February 19th, 2008 by Sterling Hager

Thanks to Heidi Dawley at Media Life Magazine for this article featuring her friend and longtime investigative reporter Nick Davies. Mr. Davies has just written a book. It's entitled, "Flat Earth News." In it, and in Ms. Dawley's article, he asserts……most journalists in much of the developed world are in the business of recycling stories fed to them by the public relations industry and the news wires.

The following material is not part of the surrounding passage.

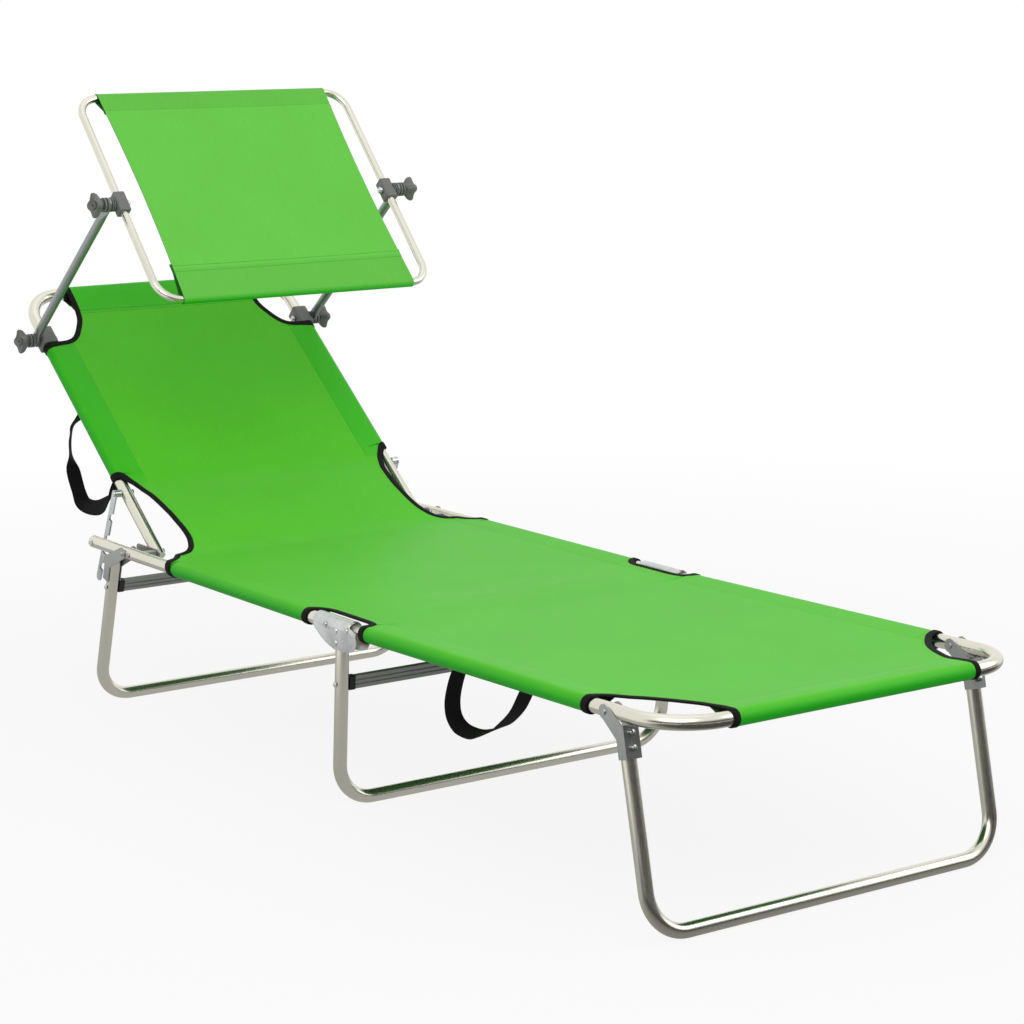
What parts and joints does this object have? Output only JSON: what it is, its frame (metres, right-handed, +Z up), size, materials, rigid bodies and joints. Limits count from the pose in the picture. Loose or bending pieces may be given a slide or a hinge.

Just his opinion? Not really. A University study of five British newspapers over a two week period showed that only 12 percent of 2,027 stories were original. I'm beggin' ya, 'Stop the Presses.'

Mr. Davies has coined the term 'churnalism.' Reporters are churning out stories to fill bigger news holes, but with less staff and no free time to do any original work. They don't fact check much either, for lack of time. They are fed stories by PR people and wire services. These get accepted as fact.

The reporters know better. We readers know better. Which is why every day when I come to work, all day, the newspapers left here in the morning at this small office complex remain in their wrappers on the walkway. At the end of the week the landlord, Doug, picks them up and trashes them.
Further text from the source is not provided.